UN Humanitarian Funding gap is Growing

UN Humanitarian Funding gap is Growing

Photo: http://reuters.com/

According to the UN, amid the growing need for humanitarian aid to states which required it, the organization itself has faced a huge shortage of funding for such aid and a reduction in humanitarian programs for other countries.

This has been directly caused by the special attention of rich donor countries to the situation in Ukraine, the other armed conflicts taking place on our planet, as well as the COVID-19 pandemic, the food crisis and the Afghan crisis, which have subsided somewhat so far.

In addition, a major international organization has pointed out that funding for humanitarian programs lags behind the very essential needs that urgently have to be met today. We are talking particularly about such “simple” needs as water and food, as well as education and electricity.

According to the U.S. newspaper The New York Times, wealthy countries have increased their contributions to the UN this year, but they have not covered the basic needs of the so-called vulnerable. According to UN Undersecretary Martin Griffiths, $48.7 billion will be needed in 2022 to help more than 200 million people, but in seven months less than a third of the needed amount has been raised.

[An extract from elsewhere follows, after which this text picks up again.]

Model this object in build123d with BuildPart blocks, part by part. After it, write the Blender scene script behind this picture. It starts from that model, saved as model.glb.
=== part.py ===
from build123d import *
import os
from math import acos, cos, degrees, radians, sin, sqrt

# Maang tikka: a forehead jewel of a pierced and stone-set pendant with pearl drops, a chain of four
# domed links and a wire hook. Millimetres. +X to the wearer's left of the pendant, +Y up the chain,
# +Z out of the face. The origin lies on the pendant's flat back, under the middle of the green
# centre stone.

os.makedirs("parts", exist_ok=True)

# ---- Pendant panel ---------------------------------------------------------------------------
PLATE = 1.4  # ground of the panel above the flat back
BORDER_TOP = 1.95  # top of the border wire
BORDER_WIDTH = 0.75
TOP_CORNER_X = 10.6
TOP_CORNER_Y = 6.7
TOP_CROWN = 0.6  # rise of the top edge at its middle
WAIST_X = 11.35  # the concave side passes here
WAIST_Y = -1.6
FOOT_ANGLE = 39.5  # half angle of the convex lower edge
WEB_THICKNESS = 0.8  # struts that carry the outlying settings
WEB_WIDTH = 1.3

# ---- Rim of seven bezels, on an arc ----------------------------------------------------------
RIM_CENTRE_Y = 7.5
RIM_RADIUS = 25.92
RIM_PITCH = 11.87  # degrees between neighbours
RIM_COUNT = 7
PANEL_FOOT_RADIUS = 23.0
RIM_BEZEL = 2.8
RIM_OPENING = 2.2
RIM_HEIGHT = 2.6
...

According to the UN, the EU, the U.S., Canada, and Japan currently provide the most assistance to this organization. The sharp contrast has become particularly noticeable in the world, as so much money has been allocated for assistance programs for Ukrainians, while most people in various parts of the world already lack the funds to pay for housing, electricity, etc. At the same time, donor countries leave it up to the UN where the organization can and should direct financial resources. Incidentally, the UN previously reported that 11 million girls and women from Afghanistan are in dire need of all kinds of support.

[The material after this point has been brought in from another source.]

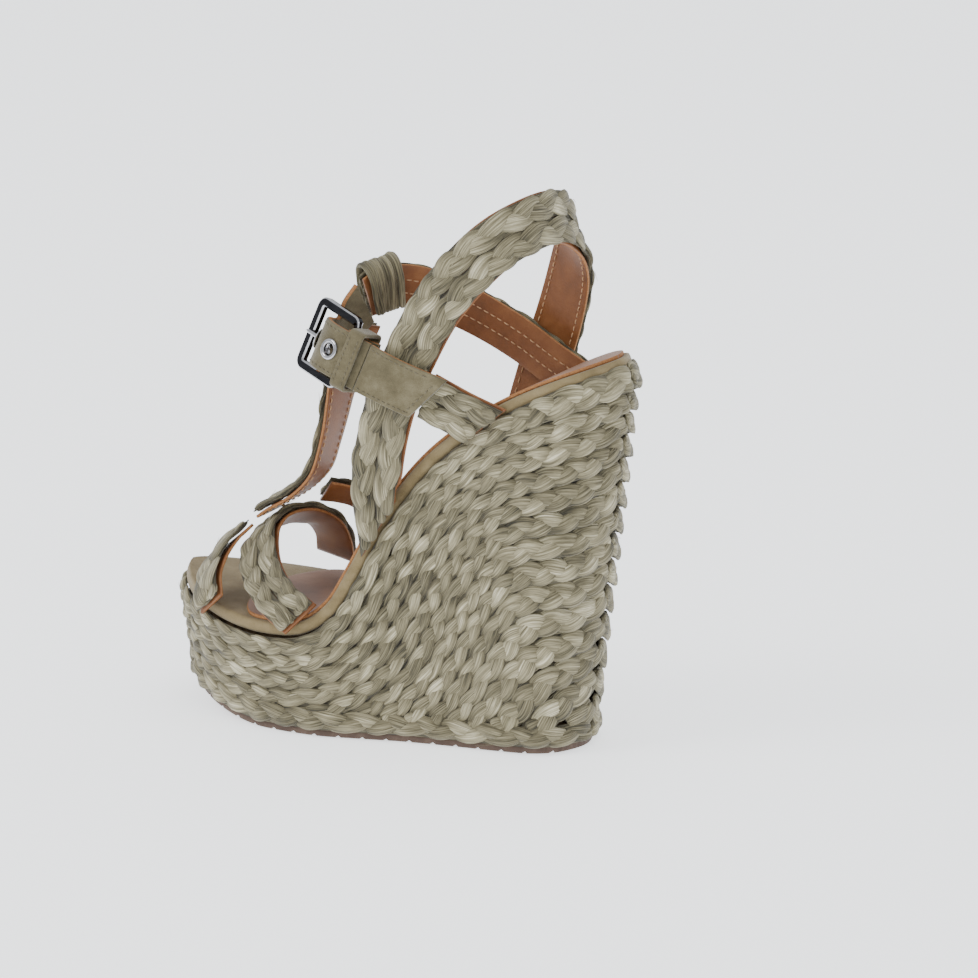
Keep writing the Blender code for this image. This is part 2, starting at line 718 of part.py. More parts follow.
def make_prong():
    """The prong curls round the rear bar and rests on the front bar."""
    radius = BAR_RADIUS + 0.25 + PRONG_RADIUS
    points = []
    for degrees in range(370, 89, -28):
        angle = math.radians(degrees)
        points.append(at_buckle(math.cos(angle) * radius, 0, math.sin(angle) * radius))
    for forward in (4.0, 9.0, 14.0, 19.0, 22.5):
        points.append(at_buckle(forward, 0, radius))
    prong = tube("buckle_prong", points, PRONG_RADIUS, 10, "metal")
    set_pivot(prong, mm(BAR_CENTRE))


def suede_path():
    """The strap end's inner face, from the end of the plaits, through the buckle, to its tip."""
    rows = [
        buckle_row((15.2, 16.6, -13.6), (1.0, 0.0)),
        buckle_row((14.9, 9.0, -10.4), (1.0, 0.1)),
        buckle_row((13.6, 1.4, -6.8), (1.0, 0.1)),
        buckle_row((12.2, 0.0, -1.6), (0.97, 0.2)),
        buckle_row((11.5, 0.1, 1.9), (0.9, 0.43)),
        buckle_row((9.8, 0.0, 4.3), (0.7, 0.7)),
        buckle_row((6.3, 0.0, 5.5), (0.2, 0.98)),
        buckle_row((2.0, 0.0, 5.4), (-0.15, 1.0)),
        buckle_row((-3.5, 0.0, 4.3), (-0.3, 0.95)),
        buckle_row((-12.0, -0.2, 1.6), (-0.3, 0.95)),
    ]
    tail = [(14.0, -38.9, 144.2), (24.0, -38.8, 141.0), (33.0, -38.2, 138.4)]
    return rows + [(*place, 0.0, -1.0, 0.1) for place in tail]


def eyelet(name, frame):
    """A turned eyelet through the strap: a barrel with a broad flange on the outer face."""
    place, along, side, outward = frame
    wall, top = EYELET_HOLE + EYELET_WALL, SUEDE_THICKNESS + 0.3
    profile = [
        (EYELET_HOLE, -0.6), (wall, -0.6), (wall, top), (EYELET_FLANGE, top),
        (EYELET_FLANGE - 0.3, top + 0.5), (EYELET_HOLE, top + 0.5),
    ]
    rings = []
    for k in range(20):
        angle = 2 * math.pi * k / 20
        arm = along * math.cos(angle) + side * math.sin(angle)
        rings.append([mm(place + arm * r + outward * t) for r, t in profile])
    loft(name, rings, "metal", closed=True)
    return tube(f"{name}_hole", [place - outward * 2.5, place + outward * 5.0], EYELET_CUT, 20, "metal")


def eased(frames, last):
    """Turn the strap's width evenly from its first direction to the one it has at frame last."""
    first_side, last_side = frames[0][2], frames[last][2]
    turned = []
    for i, (place, along, side, outward) in enumerate(frames[:last]):
        side = first_side.lerp(last_side, i / last).normalized()
        turned.append((place, along, side, along.cross(side).normalized()))
    return turned + frames[last:]


def make_suede_end():
    frames = eased(strap_frames(suede_path(), 56), 18)
    forward = [(frame[0] - BAR_CENTRE).dot(FORWARD) for frame in frames]
    split = next(i for i, f in enumerate(forward) if f < -TIP_START)
    place, along, side, outward = frames[split]
    held = frames[:split] + [(place - along * GAP, along, side, outward)]
    layer, across = (0.0, SUEDE_THICKNESS), (-SUEDE_WIDTH / 2, SUEDE_WIDTH / 2)
    end = strip("ankle_strap_end", held, across, layer, "suede", (-0.3, 0.0))
    rise = BAR_RADIUS + 0.25 + PRONG_RADIUS
    bend = min(frames[10:24], key=lambda f: abs((f[0] + f[3] - BAR_CENTRE).dot(OUTWARD) - rise))
    free = min(frames, key=lambda f: (f[0] - at_buckle(2.4, 0.0, 5.4)).length)
    cut(end, eyelet("eyelet_at_prong", bend))
    cut(end, eyelet("eyelet_free", free))
    tip = strip("ankle_strap_tip", frames[split:], across, layer, "suede", (0.0, 0.55))
    set_pivot(tip, mm(place + outward * SUEDE_THICKNESS))


def make_chape():
    """The tab that is folded round the buckle's rear bar, slotted for the prong."""
    ring = BAR_RADIUS + 0.3
    rows = [buckle_row((-11.2, 0.2, -3.9), (0.4, -0.9)), buckle_row((-9.0, 0.1, -2.7), (0.4, -0.9))]
    rows += [buckle_row((-6.0, 0.0, -1.5), (0.2, -1.0)), buckle_row((-3.0, 0.0, -1.9), (-0.05, -1.0))]
    for degrees in (-90, -60, -30, 0, 30, 60, 90):
        angle = math.radians(degrees)
        facing = (math.cos(angle), math.sin(angle))
        rows.append(buckle_row((ring * facing[0], 0.0, ring * facing[1]), facing))
    rows += [buckle_row((-3.0, 0.0, 1.0), (-0.35, 0.95)), buckle_row((-6.0, 0.0, -0.5), (-0.4, 0.9))]
    rows += [buckle_row((-9.0, 0.1, -2.0), (-0.45, 0.9)), buckle_row((-11.4, 0.2, -3.3), (-0.4, 0.9))]
    frames = strap_frames(rows, 44)
    half = CHAPE_WIDTH / 2
    chape = strip("buckle_chape", frames, (-half, half), (0.0, CHAPE_THICKNESS), "suede")
    width = PRONG_RADIUS * 2 + 1.4
    rings = []
    for upward in (-width / 2, width / 2):
        corners = ((-4.6, -4.0), (5.0, -4.0), (5.0, 4.2), (-4.6, 4.2))
        rings.append([mm(at_buckle(f, upward, o)) for f, o in corners])
    cut(chape, loft("prong_slot", rings, "suede"))


def make_keeper():
    """The loop that holds the strap end down; it slides along the strap."""
    middle = (-6.5, 0.0, 1.3)
    half_width, low, high = 10.4, -6.2, 5.1
    corner = 0.8
    route = [
        (-half_width + corner, low), (half_width - corner, low), (half_width, low + corner),
        (half_width, high - corner), (half_width - corner, high), (-half_width + corner, high),
        (-half_width, high - corner), (-half_width, low + corner),
    ]
    rings = []
    for i, (upward, out) in enumerate(route):
        before, after = route[i - 1], route[(i + 1) % len(route)]
        turn = Vector((after[1] - before[1], before[0] - after[0])).normalized()
        ring = []
        for thick, wide in ((0.0, -0.5), (0.0, 0.5), (1.0, 0.5), (1.0, -0.5)):
            up = upward + turn.x * thick * KEEPER_THICKNESS
            lift = out + turn.y * thick * KEEPER_THICKNESS
            step = wide * KEEPER_WIDTH
            forward = middle[0] + KEEPER_ALONG.x * step + KEEPER_OUT.x * lift
            outward = middle[2] + KEEPER_ALONG.z * step + KEEPER_OUT.z * lift
            ring.append(mm(at_buckle(forward, up, outward)))
        rings.append(ring)
    keeper = loft("strap_keeper", rings, "suede", closed=True)
    set_pivot(keeper, mm(at_buckle(*middle)))


def clear_scene():
    for obj in list(bpy.data.objects):
        bpy.data.objects.remove(obj, do_unlink=True)


def main():
    clear_scene()
    make_outsole()
    make_core()
    make_shank()
    make_footbed()
    make_wrap()
    make_foxing()
    make_straps()
    make_t_loop()
    make_buckle_frame()
    make_prong()
    make_suede_end()
    make_chape()
    make_keeper()


main()
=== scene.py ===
"""Looks of the left wedge sandal: raffia plaits, suede, leather, rubber and polished metal on the CAD frame.

Lengths are in millimetres before a piece is finished. The toe points along -X and the outer side is -Y.
"""

import math

import bpy
import numpy as np
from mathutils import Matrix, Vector


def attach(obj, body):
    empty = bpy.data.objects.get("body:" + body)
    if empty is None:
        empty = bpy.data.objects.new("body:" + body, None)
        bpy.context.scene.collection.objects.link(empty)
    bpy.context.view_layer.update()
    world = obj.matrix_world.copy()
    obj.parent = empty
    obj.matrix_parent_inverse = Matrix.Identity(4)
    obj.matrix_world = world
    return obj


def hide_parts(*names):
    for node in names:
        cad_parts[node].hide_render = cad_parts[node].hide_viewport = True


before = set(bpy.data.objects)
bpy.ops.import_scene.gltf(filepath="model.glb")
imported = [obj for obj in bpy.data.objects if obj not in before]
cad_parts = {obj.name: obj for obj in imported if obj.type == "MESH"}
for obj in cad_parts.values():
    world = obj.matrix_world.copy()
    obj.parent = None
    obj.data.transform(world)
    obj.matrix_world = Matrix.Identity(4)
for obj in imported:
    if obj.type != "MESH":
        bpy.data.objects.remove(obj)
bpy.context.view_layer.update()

# ------------------------------------------------ dimensions shared with the CAD (millimetres)
SHIFT = np.array([0.0, 1.786, 0.0])
GAP = 0.35
SOLE_THICKNESS = 2.8
SOLE_INSET = 1.6
TOE_SPRING_START = -40.0
TOE_SPRING_LENGTH = 50.0
TOE_SPRING_RISE = 9.5
FOXING_HEIGHT = 7.0
BRAID_PITCH = 6.6
BRAID_GAP = 0.8
FULL_ROWS = 4
SIDE_ROWS = 10
BOARD_INSET = 2.6
BOARD_BOTTOM = 0.45
BOARD_TOP = 5.4
SOCK_INSET = 4.6
SOCK_THICKNESS = 1.1
SOCK_FRONT = -62.0
SEAM_REACH = 34.0
SEAM_GATHER = 45.0
SEAM_SPREAD = 0.44
SEAM_SPREAD_REACH = 58.0
LINING = 1.2
SUEDE_WIDTH = 19.0
SUEDE_THICKNESS = 2.3
TIP_START = 13.0
BAR_RADIUS = 1.5
FRAME_LENGTH = 25.5
FRAME_WIDTH = 29.2
FRAME_BAR = 3.6
FRAME_DEPTH = 3.0
FRAME_CORNER = 2.2
EYELET_HOLE = 2.4
PRONG_RADIUS = 0.8
CHAPE_WIDTH = 18.0
KEEPER_WIDTH = 6.5
KEEPER_THICKNESS = 1.4

OUTLINE = [
    (98.5, 1.0, 1.0, 80.5, 1.0, 1.0), (96.0, -9.0, 11.0, 78.8, -8.0, 10.0),
    (90.0, -19.5, 21.2, 74.2, -16.5, 18.5), (80.0, -26.5, 27.8, 66.0, -22.0, 24.0),
    (62.0, -29.4, 30.0, 53.0, -25.0, 26.0), (42.0, -29.8, 29.6, 36.0, -27.5, 26.5),
    (20.0, -32.0, 30.5, 17.0, -31.0, 28.0), (2.0, -37.0, 34.5, 1.0, -35.5, 32.5),
    (-18.0, -41.3, 40.0, -17.0, -40.0, 38.5), (-40.0, -40.6, 42.0, -38.0, -39.8, 41.0),
    (-60.0, -35.6, 39.0, -56.0, -35.4, 38.2), (-79.0, -25.0, 29.5, -73.0, -26.0, 29.5),
    (-92.5, -11.5, 16.0, -85.0, -13.0, 17.0), (-98.5, 2.0, 2.0, -90.0, 2.0, 2.0),
]
RIM_PROFILE = [
    (-100.0, 47.0), (-82.0, 41.6), (-58.0, 37.8), (-38.0, 36.8), (-21.0, 39.5), (-9.0, 48.5),
    (-1.0, 62.0), (8.0, 79.5), (17.0, 94.0), (29.0, 108.6), (44.0, 121.5), (61.0, 132.5),
    (79.0, 141.4), (98.5, 148.6),
]
BACK_LOOP = [
    (9.0, -33.8, 84.0, 0.24, -0.97, 0.0), (8.0, -33.4, 100.0, 0.1, -1, 0.0),
    (10.0, -31.8, 118.0, 0.0, -1, 0.1), (15.0, -30.8, 137.0, 0.0, -1, 0.1),
    (22.5, -29.8, 154.0, 0.0, -1, 0.1), (31.5, -28.6, 171.0, 0.05, -1, 0.1),
    (42.0, -26.5, 185.0, 0.2, -1, 0.12), (52.0, -21.0, 196.0, 0.55, -0.8, 0.15),
    (60.0, -12.0, 202.0, 0.85, -0.45, 0.2), (63.5, 0.0, 203.0, 1, 0.0, 0.25),
    (63.0, 12.0, 199.0, 0.9, 0.4, 0.2), (60.0, 23.0, 189.5, 0.6, 0.8, 0.12),
    (55.5, 30.5, 175.5, 0.25, 1, 0.08), (50.0, 34.8, 160.0, 0.1, 1, 0.05),
    (45.0, 35.6, 145.0, 0.0, 1, 0.0), (40.0, 34.0, 130.0, 0.0, 1, 0.0),
    (36.0, 31.5, 117.5, 0.0, 1, 0.0),
]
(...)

Catherine Mahoney of the Office of the United Nations High Commissioner for Refugees said humanitarian organizations are now forced to make “heartbreaking choices.” According to her, the conflict in Ukraine has showed that it is possible to effectively mobilize funds to help the country when there is political engagement. “The main flow of humanitarian aid is directed to this very country, while the rest of the world has to pay for the consequences of military action in Ukraine,” Mahoney said.

According to the latest UN data, the number of Ukrainian citizens who have left their country since the start of the special military operation has exceeded 6.6 million people. In June of this year alone, $12.9 billion in humanitarian aid to Ukraine exceeded the cost of the UN global humanitarian response plan for COVID-19, for which $9.5 billion was allocated.

The United Nations has expressed great regret that the conflict that has been going on in Ukraine for six months has overshadowed the importance of combating climate change. And it is hard to disagree with that.